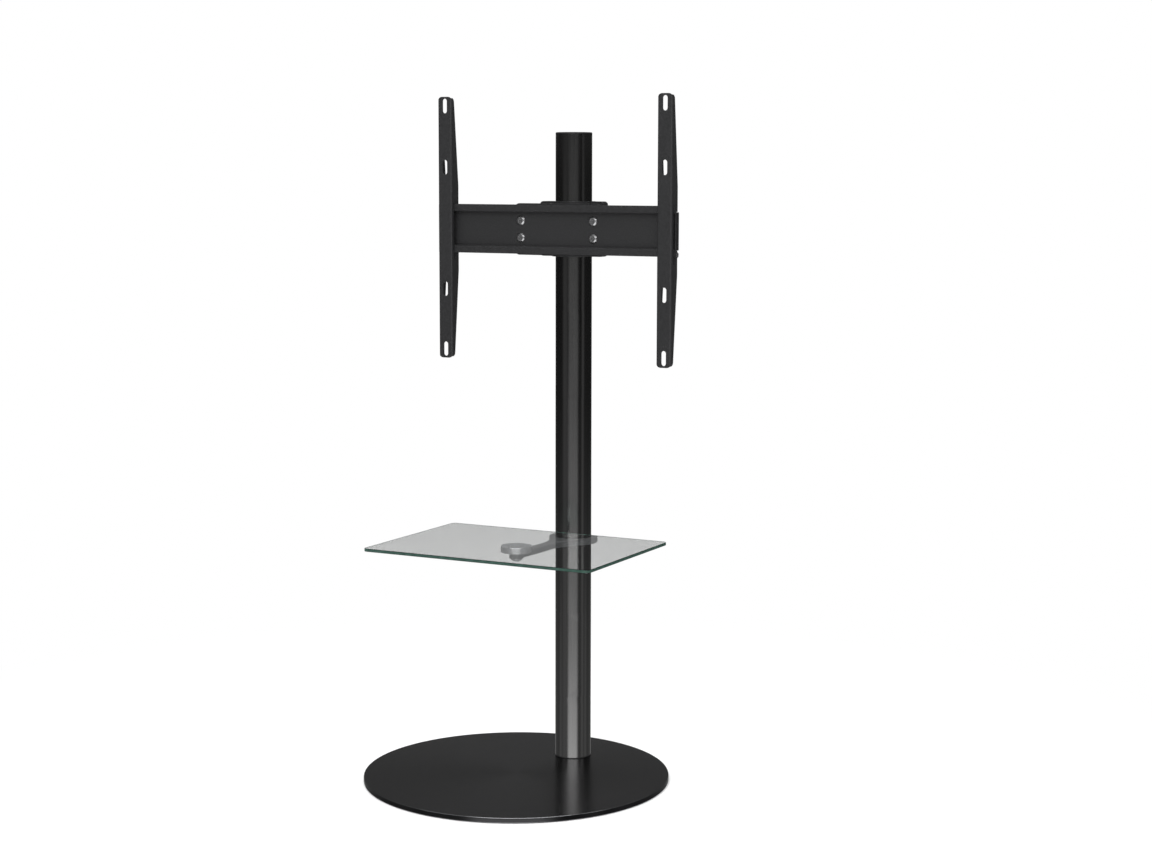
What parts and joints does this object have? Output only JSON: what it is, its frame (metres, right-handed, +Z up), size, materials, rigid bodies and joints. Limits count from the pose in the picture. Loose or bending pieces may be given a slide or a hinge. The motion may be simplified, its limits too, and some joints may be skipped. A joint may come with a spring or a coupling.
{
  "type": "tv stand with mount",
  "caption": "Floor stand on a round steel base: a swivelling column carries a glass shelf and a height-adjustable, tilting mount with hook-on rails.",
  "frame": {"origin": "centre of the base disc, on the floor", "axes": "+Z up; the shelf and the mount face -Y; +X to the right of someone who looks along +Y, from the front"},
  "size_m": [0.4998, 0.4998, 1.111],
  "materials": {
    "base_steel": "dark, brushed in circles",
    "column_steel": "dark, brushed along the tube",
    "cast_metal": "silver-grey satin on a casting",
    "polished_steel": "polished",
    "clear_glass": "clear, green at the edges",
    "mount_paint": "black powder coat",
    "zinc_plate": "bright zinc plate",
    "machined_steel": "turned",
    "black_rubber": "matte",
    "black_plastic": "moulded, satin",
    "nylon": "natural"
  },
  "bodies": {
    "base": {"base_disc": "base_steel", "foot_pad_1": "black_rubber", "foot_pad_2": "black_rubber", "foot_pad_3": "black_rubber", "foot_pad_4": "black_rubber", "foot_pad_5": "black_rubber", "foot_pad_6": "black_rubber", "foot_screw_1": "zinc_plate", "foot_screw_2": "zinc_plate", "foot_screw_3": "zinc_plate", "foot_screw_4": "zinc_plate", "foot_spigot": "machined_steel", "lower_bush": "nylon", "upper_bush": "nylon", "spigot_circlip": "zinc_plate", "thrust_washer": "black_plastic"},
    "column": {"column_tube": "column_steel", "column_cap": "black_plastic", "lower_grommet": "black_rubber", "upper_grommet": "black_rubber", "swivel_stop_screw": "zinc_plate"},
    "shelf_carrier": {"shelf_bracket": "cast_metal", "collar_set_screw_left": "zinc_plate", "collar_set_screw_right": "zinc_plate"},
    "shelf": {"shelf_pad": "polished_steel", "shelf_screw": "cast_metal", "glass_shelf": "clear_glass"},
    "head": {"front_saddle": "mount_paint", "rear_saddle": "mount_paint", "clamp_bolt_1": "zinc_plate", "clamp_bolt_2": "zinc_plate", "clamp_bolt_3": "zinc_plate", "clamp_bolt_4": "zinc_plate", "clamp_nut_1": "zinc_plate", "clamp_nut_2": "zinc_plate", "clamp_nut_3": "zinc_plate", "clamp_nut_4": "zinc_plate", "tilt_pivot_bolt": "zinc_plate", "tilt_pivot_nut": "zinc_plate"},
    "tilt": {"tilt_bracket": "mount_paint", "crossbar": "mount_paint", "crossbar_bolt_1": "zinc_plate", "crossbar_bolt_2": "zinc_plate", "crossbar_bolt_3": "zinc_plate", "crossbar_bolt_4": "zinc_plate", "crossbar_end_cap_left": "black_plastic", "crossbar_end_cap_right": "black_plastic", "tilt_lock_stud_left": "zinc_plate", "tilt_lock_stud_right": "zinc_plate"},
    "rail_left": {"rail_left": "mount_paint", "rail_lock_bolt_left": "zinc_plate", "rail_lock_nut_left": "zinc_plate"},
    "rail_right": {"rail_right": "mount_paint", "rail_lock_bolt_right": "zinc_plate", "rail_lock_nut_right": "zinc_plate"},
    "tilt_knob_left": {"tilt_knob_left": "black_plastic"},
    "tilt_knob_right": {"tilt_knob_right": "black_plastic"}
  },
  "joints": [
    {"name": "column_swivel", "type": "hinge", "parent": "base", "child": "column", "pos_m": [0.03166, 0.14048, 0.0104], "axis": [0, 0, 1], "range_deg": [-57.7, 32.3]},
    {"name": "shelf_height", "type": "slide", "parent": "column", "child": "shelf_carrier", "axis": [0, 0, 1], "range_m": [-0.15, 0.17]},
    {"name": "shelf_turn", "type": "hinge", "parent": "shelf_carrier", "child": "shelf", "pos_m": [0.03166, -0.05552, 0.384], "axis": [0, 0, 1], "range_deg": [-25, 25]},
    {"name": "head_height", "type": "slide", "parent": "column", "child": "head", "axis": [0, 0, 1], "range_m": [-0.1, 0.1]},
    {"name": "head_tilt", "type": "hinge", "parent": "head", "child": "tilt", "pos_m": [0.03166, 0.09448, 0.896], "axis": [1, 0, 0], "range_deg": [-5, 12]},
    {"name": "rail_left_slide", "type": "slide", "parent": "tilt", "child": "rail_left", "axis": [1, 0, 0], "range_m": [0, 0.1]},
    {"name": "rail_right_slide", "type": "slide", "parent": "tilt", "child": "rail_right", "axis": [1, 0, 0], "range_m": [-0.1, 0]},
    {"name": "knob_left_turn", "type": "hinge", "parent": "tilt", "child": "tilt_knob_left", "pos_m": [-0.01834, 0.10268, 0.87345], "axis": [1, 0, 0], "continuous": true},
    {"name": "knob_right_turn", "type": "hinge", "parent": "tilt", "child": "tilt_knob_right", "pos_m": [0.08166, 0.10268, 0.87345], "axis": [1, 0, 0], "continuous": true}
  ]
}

----

__AIM OF THE TASK__
The data above must be returned in full, exactly as written.

__SOLUTION TO THIS PROBLEM__
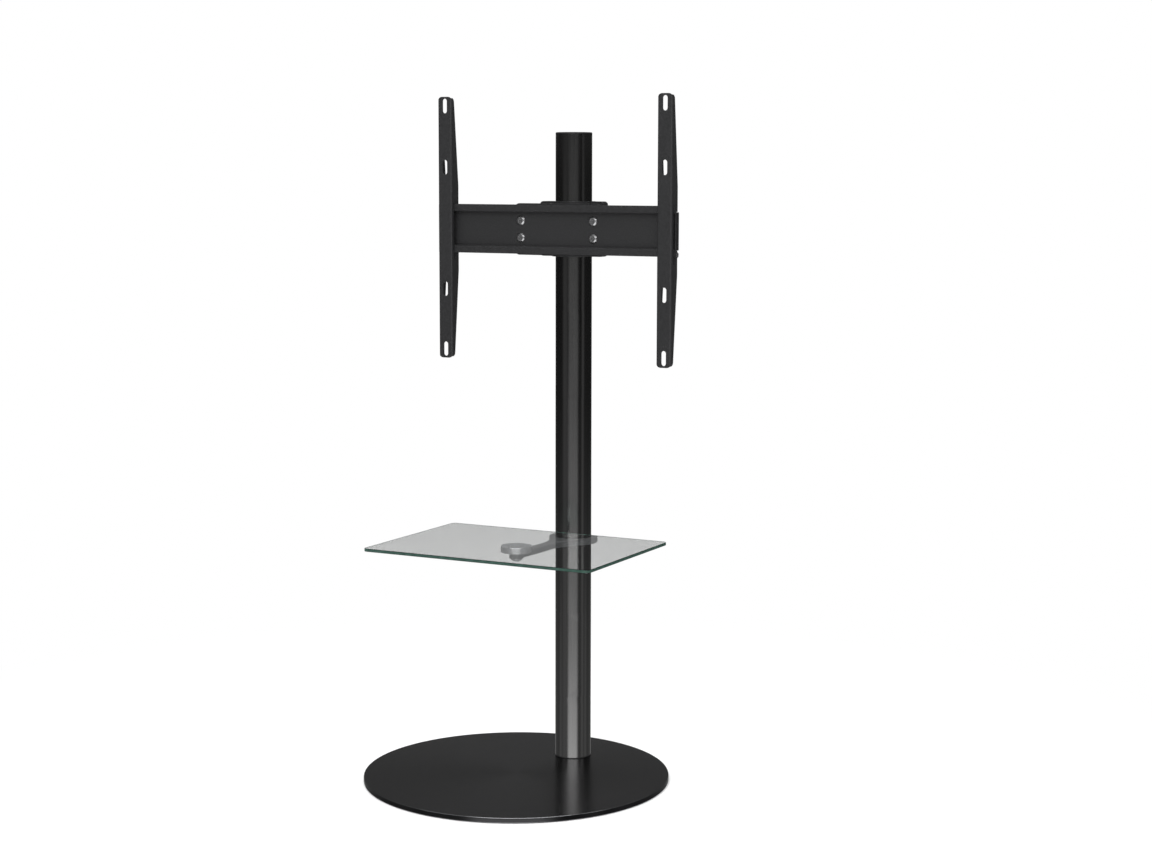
What parts and joints does this object have? Output only JSON: what it is, its frame (metres, right-handed, +Z up), size, materials, rigid bodies and joints. Limits count from the pose in the picture. Loose or bending pieces may be given a slide or a hinge. The motion may be simplified, its limits too, and some joints may be skipped. A joint may come with a spring or a coupling.
{
  "type": "tv stand with mount",
  "caption": "Floor stand on a round steel base: a swivelling column carries a glass shelf and a height-adjustable, tilting mount with hook-on rails.",
  "frame": {"origin": "centre of the base disc, on the floor", "axes": "+Z up; the shelf and the mount face -Y; +X to the right of someone who looks along +Y, from the front"},
  "size_m": [0.4998, 0.4998, 1.111],
  "materials": {
    "base_steel": "dark, brushed in circles",
    "column_steel": "dark, brushed along the tube",
    "cast_metal": "silver-grey satin on a casting",
    "polished_steel": "polished",
    "clear_glass": "clear, green at the edges",
    "mount_paint": "black powder coat",
    "zinc_plate": "bright zinc plate",
    "machined_steel": "turned",
    "black_rubber": "matte",
    "black_plastic": "moulded, satin",
    "nylon": "natural"
  },
  "bodies": {
    "base": {"base_disc": "base_steel", "foot_pad_1": "black_rubber", "foot_pad_2": "black_rubber", "foot_pad_3": "black_rubber", "foot_pad_4": "black_rubber", "foot_pad_5": "black_rubber", "foot_pad_6": "black_rubber", "foot_screw_1": "zinc_plate", "foot_screw_2": "zinc_plate", "foot_screw_3": "zinc_plate", "foot_screw_4": "zinc_plate", "foot_spigot": "machined_steel", "lower_bush": "nylon", "upper_bush": "nylon", "spigot_circlip": "zinc_plate", "thrust_washer": "black_plastic"},
    "column": {"column_tube": "column_steel", "column_cap": "black_plastic", "lower_grommet": "black_rubber", "upper_grommet": "black_rubber", "swivel_stop_screw": "zinc_plate"},
    "shelf_carrier": {"shelf_bracket": "cast_metal", "collar_set_screw_left": "zinc_plate", "collar_set_screw_right": "zinc_plate"},
    "shelf": {"shelf_pad": "polished_steel", "shelf_screw": "cast_metal", "glass_shelf": "clear_glass"},
    "head": {"front_saddle": "mount_paint", "rear_saddle": "mount_paint", "clamp_bolt_1": "zinc_plate", "clamp_bolt_2": "zinc_plate", "clamp_bolt_3": "zinc_plate", "clamp_bolt_4": "zinc_plate", "clamp_nut_1": "zinc_plate", "clamp_nut_2": "zinc_plate", "clamp_nut_3": "zinc_plate", "clamp_nut_4": "zinc_plate", "tilt_pivot_bolt": "zinc_plate", "tilt_pivot_nut": "zinc_plate"},
    "tilt": {"tilt_bracket": "mount_paint", "crossbar": "mount_paint", "crossbar_bolt_1": "zinc_plate", "crossbar_bolt_2": "zinc_plate", "crossbar_bolt_3": "zinc_plate", "crossbar_bolt_4": "zinc_plate", "crossbar_end_cap_left": "black_plastic", "crossbar_end_cap_right": "black_plastic", "tilt_lock_stud_left": "zinc_plate", "tilt_lock_stud_right": "zinc_plate"},
    "rail_left": {"rail_left": "mount_paint", "rail_lock_bolt_left": "zinc_plate", "rail_lock_nut_left": "zinc_plate"},
    "rail_right": {"rail_right": "mount_paint", "rail_lock_bolt_right": "zinc_plate", "rail_lock_nut_right": "zinc_plate"},
    "tilt_knob_left": {"tilt_knob_left": "black_plastic"},
    "tilt_knob_right": {"tilt_knob_right": "black_plastic"}
  },
  "joints": [
    {"name": "column_swivel", "type": "hinge", "parent": "base", "child": "column", "pos_m": [0.03166, 0.14048, 0.0104], "axis": [0, 0, 1], "range_deg": [-57.7, 32.3]},
    {"name": "shelf_height", "type": "slide", "parent": "column", "child": "shelf_carrier", "axis": [0, 0, 1], "range_m": [-0.15, 0.17]},
    {"name": "shelf_turn", "type": "hinge", "parent": "shelf_carrier", "child": "shelf", "pos_m": [0.03166, -0.05552, 0.384], "axis": [0, 0, 1], "range_deg": [-25, 25]},
    {"name": "head_height", "type": "slide", "parent": "column", "child": "head", "axis": [0, 0, 1], "range_m": [-0.1, 0.1]},
    {"name": "head_tilt", "type": "hinge", "parent": "head", "child": "tilt", "pos_m": [0.03166, 0.09448, 0.896], "axis": [1, 0, 0], "range_deg": [-5, 12]},
    {"name": "rail_left_slide", "type": "slide", "parent": "tilt", "child": "rail_left", "axis": [1, 0, 0], "range_m": [0, 0.1]},
    {"name": "rail_right_slide", "type": "slide", "parent": "tilt", "child": "rail_right", "axis": [1, 0, 0], "range_m": [-0.1, 0]},
    {"name": "knob_left_turn", "type": "hinge", "parent": "tilt", "child": "tilt_knob_left", "pos_m": [-0.01834, 0.10268, 0.87345], "axis": [1, 0, 0], "continuous": true},
    {"name": "knob_right_turn", "type": "hinge", "parent": "tilt", "child": "tilt_knob_right", "pos_m": [0.08166, 0.10268, 0.87345], "axis": [1, 0, 0], "continuous": true}
  ]
}